With this brief overview of Whitehead’s philosophy, we can return to our central question of ecology. As I noted before, my first move to rethink ecology was to recast the organism-environment distinction. With Whitehead’s thinking now in the background, we can look again upon the entangled banks of the ecosystem and begin to see that whether we are referring to the passage of electrons, the chemical transference of nitrogen, or the grazing patterns of gazelle on the savannah, we are in fact only ever encountering different actualities—centers of experience—interacting with one another in different modes of complexity and intensity. By breaking down the distinction between organism and environment in favor of the actual occasion, one is also committed to a re-thinking of the ontological imagination which underpins the organism-environment binary. I suggest we approach this re-thinking by way of the three ecologies, which we can now more richly consider before making some concluding remarks.

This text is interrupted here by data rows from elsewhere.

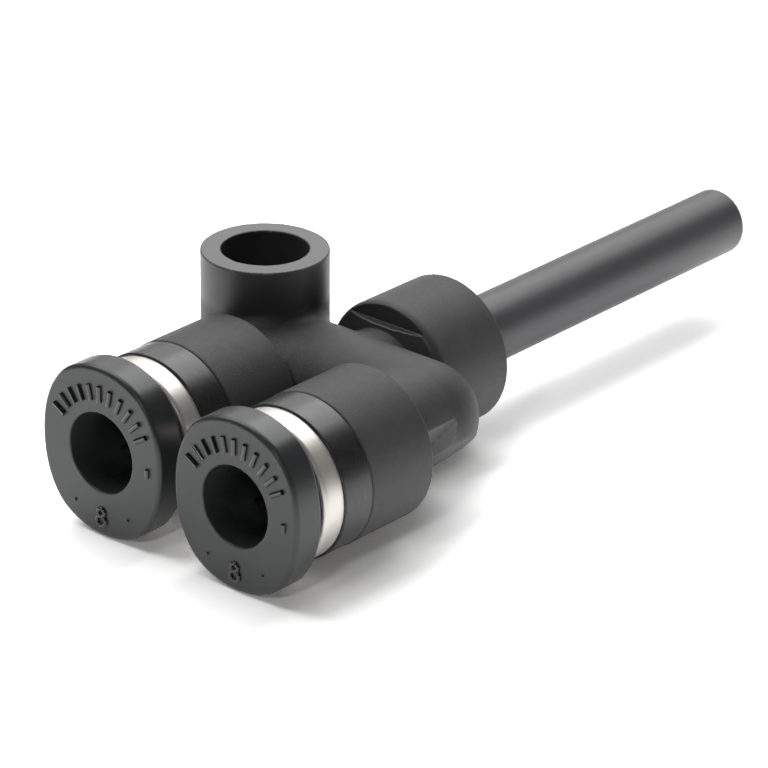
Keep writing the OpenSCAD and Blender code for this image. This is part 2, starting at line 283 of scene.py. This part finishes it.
def skin(field, low, high, step):
    """Vertices, quads and normals of the field's zero surface, by surface nets put back on the surface."""
    axes = [np.arange(low[i] - 2 * step, high[i] + 3 * step, step) for i in range(3)]
    shape = np.array([len(a) for a in axes])
    plane = np.stack([g.ravel() for g in np.meshgrid(axes[1], axes[2], indexing="ij")], -1)
    value = np.empty(shape)
    for i, x in enumerate(axes[0]):
        points = np.column_stack([np.full(len(plane), x), plane])
        value[i] = field(points).reshape(shape[1:])
    inside = value < 0
    sums, counts, loops = [], [], []
    for axis in range(3):
        first = [slice(None)] * 3
        second = [slice(None)] * 3
        first[axis], second[axis] = slice(0, -1), slice(1, None)
        first, second = tuple(first), tuple(second)
        index = np.argwhere(inside[first] != inside[second])
        a = value[first][tuple(index.T)]
        b = value[second][tuple(index.T)]
        crossing = index.astype(float)
        crossing[:, axis] += a / (a - b)
        u, v = np.eye(3, dtype=int)[(axis + 1) % 3], np.eye(3, dtype=int)[(axis + 2) % 3]
        cells = np.stack([index, index - u, index - u - v, index - v], 1)
        ids = np.ravel_multi_index(tuple(np.moveaxis(cells, -1, 0)), shape)
        loops.append(np.where((a < 0)[:, None], ids, ids[:, ::-1]))
        sums.append(np.repeat(crossing, 4, axis=0))
        counts.append(ids.ravel())
    ids, cell = np.unique(np.concatenate(counts), return_inverse=True)
    total = np.bincount(cell)[:, None]
    crossings = np.concatenate(sums)
    centre = np.stack([np.bincount(cell, crossings[:, i]) for i in range(3)], -1) / total
    p = centre * step + np.array([a[0] for a in axes])
    faces = np.searchsorted(ids, np.concatenate(loops))
    edges = np.concatenate([faces[:, [i, (i + 1) % 4]] for i in range(4)])
    degree = np.bincount(edges[:, 0], minlength=len(p))[:, None]
    for _ in range(2):
        mean = np.stack([np.bincount(edges[:, 0], p[edges[:, 1], i], len(p)) for i in range(3)], -1) / degree
        n = slopes(field, p)
        drift = (mean - p) * 0.5
        p = p + drift - n * np.sum(drift * n, axis=1)[:, None]
        p = p - slopes(field, p) * np.clip(field(p), -step, step)[:, None]
    p = p - slopes(field, p) * np.clip(field(p), -step, step)[:, None]
    return p, faces, slopes(field, p)


def rounded_profile(corners, arc_steps=6):
    """Points and outward normals of a closed profile, from (radius, y, rounding) corners."""
    points, normals = [], []
    count = len(corners)
    area = sum(corners[i][0] * corners[(i + 1) % count][1] - corners[(i + 1) % count][0] * corners[i][1]
               for i in range(count))
    turn = 1 if area > 0 else -1
    for i, (r, y, rounding) in enumerate(corners):
        here = np.array([r, y])
        back = np.array(corners[i - 1][:2]) - here
        ahead = np.array(corners[(i + 1) % count][:2]) - here
        back, ahead = back / np.linalg.norm(back), ahead / np.linalg.norm(ahead)
        normal_in = turn * np.array([-back[1], back[0]])
        normal_out = turn * np.array([ahead[1], -ahead[0]])
        half = math.acos(np.clip(back @ ahead, -1, 1)) / 2
        setback = rounding / math.tan(half)
        start = here + back * setback
        convex = turn * (back[1] * ahead[0] - back[0] * ahead[1]) > 0
        centre = start - normal_in * rounding * (1 if convex else -1)
        for k in range(arc_steps + 1):
            t = k / arc_steps
            n = normal_in * (1 - t) + normal_out * t
            n = n / np.linalg.norm(n)
            points.append(centre + n * rounding * (1 if convex else -1))
            normals.append(n)
    return np.array(points), np.array(normals)


def lathe(name, corners, x=0.0, segments=256):
    """Piece turned about the line along Y through x, from a closed profile's corners."""
    profile, slope = rounded_profile(corners)
    rows, angles = len(profile), np.arange(segments) * 2 * math.pi / segments
    c, s = np.cos(angles)[:, None], np.sin(angles)[:, None]
    vertices = np.stack([x + c * profile[:, 0], np.broadcast_to(profile[:, 1], (segments, rows)),
                         s * profile[:, 0]], -1).reshape(-1, 3)
    normals = np.stack([c * slope[:, 0], np.broadcast_to(slope[:, 1], (segments, rows)),
                        s * slope[:, 0]], -1).reshape(-1, 3)
    i, j = np.meshgrid(np.arange(segments), np.arange(rows), indexing="ij")
    i2, j2 = (i + 1) % segments, (j + 1) % rows
    faces = np.stack([i * rows + j, i * rows + j2, i2 * rows + j2, i2 * rows + j], -1).reshape(-1, 4)
    a, b, d = vertices[faces[:, 0]], vertices[faces[:, 1]], vertices[faces[:, 3]]
    outward = np.sum(np.cross(b - a, d - a) * normals[faces[:, 0]], axis=1)
    if np.sum(outward) < 0:
        faces = faces[:, ::-1]
    return piece(name, vertices, faces, normals)


# ---- Materials: all coordinates are the part's frame, in millimetres ----

# Painted reflection: a lighter colour painted onto the eye's top face and the recess's slanted face, where the
# bright room would reflect.
PAINTED_REFLECTION_COLOUR = (0.125, 0.125, 0.126)
POLISH_ROUGHNESS = 0.45


def add(tree, kind, inputs=None, **settings):
    node = tree.nodes.new("ShaderNode" + kind)
    for key, value in settings.items():
        setattr(node, key, value)
    for key, value in (inputs or {}).items():
        if isinstance(value, bpy.types.NodeSocket):
            tree.links.new(value, node.inputs[key])
        else:
            node.inputs[key].default_value = value
    return node


def millimetres(tree, stretch=(1, 1, 1)):
    coordinates = add(tree, "TexCoord").outputs["Object"]
    scale = tuple(s / MM for s in stretch)
    return add(tree, "Mapping", {"Vector": coordinates, "Scale": scale}).outputs["Vector"]


def noise(tree, vector, scale, detail=2.0, roughness=0.5):
    inputs = {"Vector": vector, "Scale": scale, "Detail": detail, "Roughness": roughness}
    return add(tree, "TexNoise", inputs).outputs["Fac"]


def remap(tree, value, low, high, new_low, new_high):
    inputs = {"Value": value, "From Min": low, "From Max": high, "To Min": new_low, "To Max": new_high}
    return add(tree, "MapRange", inputs).outputs["Result"]


def mix(tree, factor, a, b):
    node = add(tree, "Mix", {"Factor": factor}, data_type="RGBA")
    for socket, colour in ((node.inputs[6], a), (node.inputs[7], b)):
        if isinstance(colour, bpy.types.NodeSocket):
            tree.links.new(colour, socket)
        else:
            socket.default_value = (*colour, 1)
    return node.outputs[2]


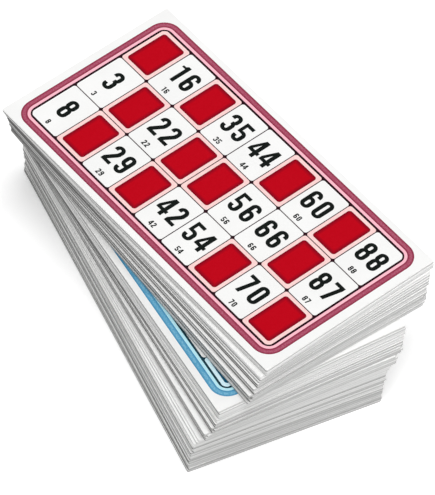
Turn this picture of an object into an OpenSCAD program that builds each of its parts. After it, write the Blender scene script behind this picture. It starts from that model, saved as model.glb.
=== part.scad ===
// A stack of printed bingo cards, set down as two packs that lie askew on each other.
// The origin is the middle of the bottom card's underside. X runs along the bottom card's
// long side, Y along its short side, and Z is up. Cards are numbered from the top down.

/* [Card] */
// Length of a card
card_l = 210; // [190:1:260]
// Width of a card
card_w = 106; // [98:1:140]
// Thickness of a card's board
card_t = 1.6; // [0.8:0.1:3]
// Radius of a card's corners
corner_r = 0.8; // [0.3:0.1:4]
// Air left between a card and the one above it
air_gap = 0.1; // [0.09:0.01:0.4]

/* [Print] */
// Bare board between the grid and the card's short sides
end_margin = 10.5; // [8:0.1:14]
// Bare board between the grid and the card's long sides
side_margin = 9.35; // [7.5:0.05:12]
// Thickness of the ink
ink_t = 0.05; // [0.03:0.01:0.07]
// Width of the dark outline round the grid
outline_w = 0.95; // [0.4:0.05:1.2]
// Width of the pale band outside the outline
halo_w = 1.55; // [0.8:0.05:2.2]
// Width of the coloured border band
band_w = 3.3; // [1:0.1:4]
// Radius of the outline's inner corners
outline_r = 3.8; // [1.5:0.1:6]
// Width of the lines between the cells
line_w = 0.5; // [0.2:0.05:0.8]
// Radius of a cell's corners
cell_r = 1.5; // [0.3:0.1:2.5]
// Pale rim left round each colour block
block_rim = 2.2; // [0.8:0.1:4]
// Radius of a colour block's corners
block_r = 1.7; // [0.3:0.1:3]

/* [Numbers] */
// Height of a large digit
digit_h = 12.7; // [11:0.1:14]
// Width of a large digit
digit_w = 6.3; // [5:0.1:6.8]
// Stroke of a large digit
digit_stroke = 2.35; // [1:0.05:2.4]
// Space between two large digits
digit_gap = 2.3; // [1.2:0.1:3]
// Height of a small digit
small_h = 3.3; // [3:0.1:4]
// Width of a small digit
small_w = 1.8; // [1.6:0.1:2]
// Stroke of a small digit
small_stroke = 0.7; // [0.3:0.05:0.75]
// Space between two small digits
small_gap = 0.5; // [0.3:0.1:1.2]

/* [Packs] */
// Turn of the upper pack's top card from the bottom card, in degrees
twist_angle = 14.8; // [0:0.1:25]
// Slip that the cards' shifts from the bottom card are shares of
slip = 6; // [0:0.5:12]
// Play by which single cards stray from the even spread
stray = 0.2; // [0:0.05:1.5]

/* [Hidden] */
$fn = 48;
red_n = 16;
blue_n = 32;
card_n = red_n + blue_n;
columns = 9;
rows = 3;
pitch = card_t + air_gap;
grid_l = card_l - 2 * end_margin;
grid_w = card_w - 2 * side_margin;
cell_l = grid_l / columns;
cell_w = grid_w / rows;

// Height of the middles of the two rows of digits over the cell's lower edge, as shares of it
digit_at_share = 0.56;
small_at_share = 0.13;

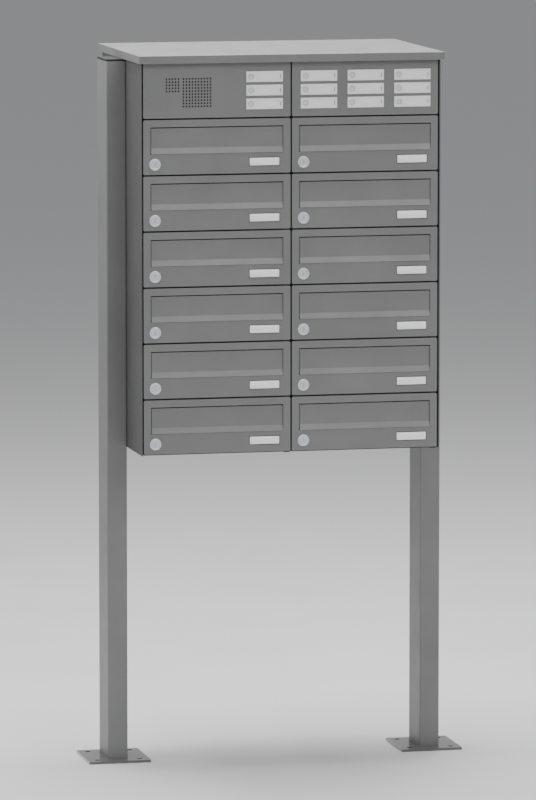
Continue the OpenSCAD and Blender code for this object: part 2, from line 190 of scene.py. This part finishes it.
def powder_coat(name, grey, roughness, texture=1.0, metallic=0.25, dust=0.25, coat=0.12, coat_roughness=0.35):
    """Fine-textured powder coat: pebbled, with small flakes, clouded a little and dusty where it faces up."""
    material, tree, shader = new_material(name, metallic=metallic, coat=coat, coat_roughness=coat_roughness)
    place = object_coordinates(tree)
    cloud = noise(tree, place, scale=7, detail=4, roughness=0.6)
    grains = noise(tree, place, scale=1500, detail=3, roughness=0.65)
    smudges = noise(tree, place, scale=16, detail=5, roughness=0.62)
    waves = noise(tree, place, scale=90, detail=2, roughness=0.5)
    sparkle = remap(tree, cells(tree, place, scale=2600), (0.0, 0.28), (1, 0))
    clouded = remap(tree, cloud, (0.3, 0.7), (0, 1))
    colour = mixed_colour(tree, clouded, (grey * 0.93,) * 3, (grey * 1.06,) * 3)
    colour = tinted(tree, colour, sparkle, FLAKE_TINT, amount=0.3)
    colour = tinted(tree, colour, dust_patches(tree, place), DUST_TINT, amount=dust)
    tree.links.new(colour, shader.inputs["Base Color"])
    rough = remap(tree, smudges, (0.25, 0.75), (roughness - 0.06, roughness + 0.07))
    tree.links.new(added(tree, rough, grains, weight=0.05), shader.inputs["Roughness"])
    pebbles = added(tree, grains, cells(tree, place, scale=900), weight=0.6)
    wavy = bump(tree, waves, strength=0.10 * texture, distance=0.0006)
    pebbled = bump(tree, pebbles, strength=0.16 * texture, distance=0.0002, normal=wavy)
    tree.links.new(pebbled, shader.inputs["Normal"])
    return material


def brushed_metal(name, grey, tint, roughness, direction, metallic=0.9, strength=0.06):
    """Metal brushed along one direction, with fine scratches and a soft cloud of handling marks."""
    material, tree, shader = new_material(name, metallic=metallic)
    lines = noise(tree, object_coordinates(tree, direction), scale=60, detail=4, roughness=0.7)
    cloud = noise(tree, object_coordinates(tree), scale=120, detail=4, roughness=0.6)
    low = tuple(grey * 0.9 * t for t in tint)
    high = tuple(min(1.0, grey * 1.08 * t) for t in tint)
    colour = mixed_colour(tree, remap(tree, lines, (0.3, 0.7), (0, 1)), low, high)
    tree.links.new(colour, shader.inputs["Base Color"])
    rough = remap(tree, cloud, (0.3, 0.7), (roughness - 0.05, roughness + 0.08))
    tree.links.new(added(tree, rough, lines, weight=0.05), shader.inputs["Roughness"])
    tree.links.new(bump(tree, lines, strength, distance=0.0001), shader.inputs["Normal"])
    return material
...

[1] cf. The Speculative Turn (2010)

[2] Shaviro’s discussion of the relationship Kant’s and Whitehead’s notions of temporality vis-à-vis actual entities is beyond the scope of this essay, but worth exploring. An extended discussion of this can be found in Shaviro’s analysis of Kant’s Critique of Pure Reason where he in part writes: This means that Kant fails to push his Copernican revolution far enough. For if the phenomenal world is entirely temporal, and entirely a world of experience, then we should no longer say that it is “merely experienced” by a subject that remains outside it. Rather, the phenomenal world consists in the subjective experiences of all the entities that make it up. If “transition” is indeed universal, then duration, or primordial temporality, is the inner dimension of all entities in the universe—and not just human subjects (2009, p . 77).

[3] We should note here that the homology between thoughts and bodies is not because Whitehead reduces thought to a privileged location in the brain, but because every actual entity is “dipolar” having both a “physical” and “mental” pole, related to two modes of causality and perception (which are linked for Whitehead) he refers to as “causal efficacy” and “presentational immediacy” (Whitehead, 1978).

[4] This bifurcation, most predominately finding its genesis in the philosophy of Rene Descartes who posits, as many know, two domains: res extensa and res cogitas. We don’t need to join the multitudinous ranks of anti-dualists here, but suffice to say that Whitehead’s solution to the problem of metaphysical dualism presented by Descartes (which repeats itself in the arenas of the nature/culture and mind/body debates), is to revision the ontology which underpins the dualism to begin with.

[5] By thinking ecology we are thus attempting to escape the inertia of what Whitehead calls the three extremes: “There are the dualists, who accept matter and mind as on an equal basis, and the two varieties of monists, those who put mind inside matter, and those who put matter inside mind. But this juggling with abstractions can never overcome the inherent confusion introduced by the ascription of misplaced concreteness to the scientific scheme of the seventeenth century” (1997, p. 55).

[6] The project of enacting a democratic ontology is carried forward most recently in Levi Bryant’s The Democracy of Objects (forthcoming).